**WHAT YOU ARE ASKED TO DO**: Begin at the line containing "obj.matrix_world = Matrix.Identity(4)" and stop at the line containing "return self.name.lower()"; copy those lines exactly, ends included, and nothing else.

**********

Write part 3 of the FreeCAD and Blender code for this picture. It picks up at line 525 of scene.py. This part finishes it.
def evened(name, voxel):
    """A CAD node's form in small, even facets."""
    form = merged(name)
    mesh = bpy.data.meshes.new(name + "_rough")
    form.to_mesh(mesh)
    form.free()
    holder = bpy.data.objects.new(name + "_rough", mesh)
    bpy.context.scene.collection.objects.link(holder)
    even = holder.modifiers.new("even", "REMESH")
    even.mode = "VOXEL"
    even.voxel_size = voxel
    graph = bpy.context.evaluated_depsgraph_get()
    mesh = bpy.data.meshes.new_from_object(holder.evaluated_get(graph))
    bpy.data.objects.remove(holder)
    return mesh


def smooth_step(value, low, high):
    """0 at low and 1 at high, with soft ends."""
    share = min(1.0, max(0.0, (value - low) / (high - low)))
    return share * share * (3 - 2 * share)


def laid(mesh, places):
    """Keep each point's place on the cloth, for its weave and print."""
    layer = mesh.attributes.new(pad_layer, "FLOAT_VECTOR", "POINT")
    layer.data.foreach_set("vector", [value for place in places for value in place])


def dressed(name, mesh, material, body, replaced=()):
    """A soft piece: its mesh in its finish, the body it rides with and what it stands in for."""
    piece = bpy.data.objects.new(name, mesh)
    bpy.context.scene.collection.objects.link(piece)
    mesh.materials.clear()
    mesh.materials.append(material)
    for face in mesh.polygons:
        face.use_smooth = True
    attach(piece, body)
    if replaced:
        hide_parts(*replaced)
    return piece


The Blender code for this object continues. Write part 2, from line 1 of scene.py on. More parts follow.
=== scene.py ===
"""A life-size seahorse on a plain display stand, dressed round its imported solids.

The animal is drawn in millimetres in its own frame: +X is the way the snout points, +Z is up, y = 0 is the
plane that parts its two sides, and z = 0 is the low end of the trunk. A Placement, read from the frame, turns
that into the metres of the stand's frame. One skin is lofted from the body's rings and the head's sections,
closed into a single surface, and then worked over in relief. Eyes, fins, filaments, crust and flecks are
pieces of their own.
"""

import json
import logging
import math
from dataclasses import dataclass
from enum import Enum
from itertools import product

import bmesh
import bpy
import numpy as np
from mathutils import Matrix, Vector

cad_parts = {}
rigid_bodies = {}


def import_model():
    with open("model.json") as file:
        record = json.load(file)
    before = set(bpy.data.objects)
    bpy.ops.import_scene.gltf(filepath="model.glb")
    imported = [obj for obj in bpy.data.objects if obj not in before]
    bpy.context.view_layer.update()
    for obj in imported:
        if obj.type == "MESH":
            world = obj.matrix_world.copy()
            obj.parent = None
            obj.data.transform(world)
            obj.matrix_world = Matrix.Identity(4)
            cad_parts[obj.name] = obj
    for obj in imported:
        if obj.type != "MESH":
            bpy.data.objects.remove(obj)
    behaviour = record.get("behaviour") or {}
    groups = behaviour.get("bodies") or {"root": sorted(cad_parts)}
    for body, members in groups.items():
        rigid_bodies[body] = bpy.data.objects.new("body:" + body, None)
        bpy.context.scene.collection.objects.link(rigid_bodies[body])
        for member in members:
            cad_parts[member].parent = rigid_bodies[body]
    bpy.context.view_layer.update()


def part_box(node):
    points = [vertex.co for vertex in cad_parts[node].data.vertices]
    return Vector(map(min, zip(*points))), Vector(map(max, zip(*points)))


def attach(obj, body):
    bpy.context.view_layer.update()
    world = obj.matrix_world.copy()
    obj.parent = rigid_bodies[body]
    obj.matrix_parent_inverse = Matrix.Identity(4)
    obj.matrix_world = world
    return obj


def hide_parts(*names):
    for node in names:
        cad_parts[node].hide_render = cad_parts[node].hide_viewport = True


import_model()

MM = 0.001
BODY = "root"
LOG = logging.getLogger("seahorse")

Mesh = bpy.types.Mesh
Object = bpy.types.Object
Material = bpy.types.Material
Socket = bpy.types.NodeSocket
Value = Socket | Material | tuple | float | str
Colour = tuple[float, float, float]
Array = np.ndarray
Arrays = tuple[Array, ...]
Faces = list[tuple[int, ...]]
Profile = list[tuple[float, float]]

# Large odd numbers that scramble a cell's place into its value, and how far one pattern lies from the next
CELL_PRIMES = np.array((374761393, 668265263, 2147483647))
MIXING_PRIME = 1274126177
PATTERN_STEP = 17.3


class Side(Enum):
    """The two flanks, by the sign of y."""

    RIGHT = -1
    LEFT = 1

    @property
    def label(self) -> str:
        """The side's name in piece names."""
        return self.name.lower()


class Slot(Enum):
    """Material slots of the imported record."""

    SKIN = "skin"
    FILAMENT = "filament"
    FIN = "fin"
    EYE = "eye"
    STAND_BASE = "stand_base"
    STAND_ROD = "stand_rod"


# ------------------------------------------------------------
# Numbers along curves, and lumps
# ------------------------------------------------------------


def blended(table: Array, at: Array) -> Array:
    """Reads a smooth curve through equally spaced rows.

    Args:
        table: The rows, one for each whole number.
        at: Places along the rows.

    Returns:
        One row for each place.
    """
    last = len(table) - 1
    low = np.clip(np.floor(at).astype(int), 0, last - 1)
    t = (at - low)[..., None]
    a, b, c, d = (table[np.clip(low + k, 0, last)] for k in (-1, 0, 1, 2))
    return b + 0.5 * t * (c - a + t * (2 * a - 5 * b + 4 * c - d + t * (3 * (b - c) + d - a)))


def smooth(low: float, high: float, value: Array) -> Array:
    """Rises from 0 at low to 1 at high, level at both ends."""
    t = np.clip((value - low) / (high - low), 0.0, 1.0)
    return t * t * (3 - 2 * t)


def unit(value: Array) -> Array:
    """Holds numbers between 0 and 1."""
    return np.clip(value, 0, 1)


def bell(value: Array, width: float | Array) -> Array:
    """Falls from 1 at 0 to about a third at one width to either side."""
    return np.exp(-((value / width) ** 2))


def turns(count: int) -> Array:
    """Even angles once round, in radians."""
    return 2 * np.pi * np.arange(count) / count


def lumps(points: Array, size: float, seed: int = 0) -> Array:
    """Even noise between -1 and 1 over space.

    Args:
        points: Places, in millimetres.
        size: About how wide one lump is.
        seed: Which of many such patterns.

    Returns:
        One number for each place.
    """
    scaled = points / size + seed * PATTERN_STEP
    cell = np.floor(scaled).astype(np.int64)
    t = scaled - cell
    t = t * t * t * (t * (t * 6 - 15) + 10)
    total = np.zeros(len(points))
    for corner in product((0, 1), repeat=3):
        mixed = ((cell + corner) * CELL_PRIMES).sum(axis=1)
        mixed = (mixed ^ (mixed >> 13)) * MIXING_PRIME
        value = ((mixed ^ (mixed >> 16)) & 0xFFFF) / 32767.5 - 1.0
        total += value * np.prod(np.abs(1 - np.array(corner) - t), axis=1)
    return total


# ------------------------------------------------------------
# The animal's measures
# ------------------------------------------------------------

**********

**WRITTEN ANSWER**:
            obj.matrix_world = Matrix.Identity(4)
            cad_parts[obj.name] = obj
    for obj in imported:
        if obj.type != "MESH":
            bpy.data.objects.remove(obj)
    behaviour = record.get("behaviour") or {}
    groups = behaviour.get("bodies") or {"root": sorted(cad_parts)}
    for body, members in groups.items():
        rigid_bodies[body] = bpy.data.objects.new("body:" + body, None)
        bpy.context.scene.collection.objects.link(rigid_bodies[body])
        for member in members:
            cad_parts[member].parent = rigid_bodies[body]
    bpy.context.view_layer.update()


def part_box(node):
    points = [vertex.co for vertex in cad_parts[node].data.vertices]
    return Vector(map(min, zip(*points))), Vector(map(max, zip(*points)))


def attach(obj, body):
    bpy.context.view_layer.update()
    world = obj.matrix_world.copy()
    obj.parent = rigid_bodies[body]
    obj.matrix_parent_inverse = Matrix.Identity(4)
    obj.matrix_world = world
    return obj


def hide_parts(*names):
    for node in names:
        cad_parts[node].hide_render = cad_parts[node].hide_viewport = True


import_model()

MM = 0.001
BODY = "root"
LOG = logging.getLogger("seahorse")

Mesh = bpy.types.Mesh
Object = bpy.types.Object
Material = bpy.types.Material
Socket = bpy.types.NodeSocket
Value = Socket | Material | tuple | float | str
Colour = tuple[float, float, float]
Array = np.ndarray
Arrays = tuple[Array, ...]
Faces = list[tuple[int, ...]]
Profile = list[tuple[float, float]]

# Large odd numbers that scramble a cell's place into its value, and how far one pattern lies from the next
CELL_PRIMES = np.array((374761393, 668265263, 2147483647))
MIXING_PRIME = 1274126177
PATTERN_STEP = 17.3


class Side(Enum):
    """The two flanks, by the sign of y."""

    RIGHT = -1
    LEFT = 1

    @property
    def label(self) -> str:
        """The side's name in piece names."""
        return self.name.lower()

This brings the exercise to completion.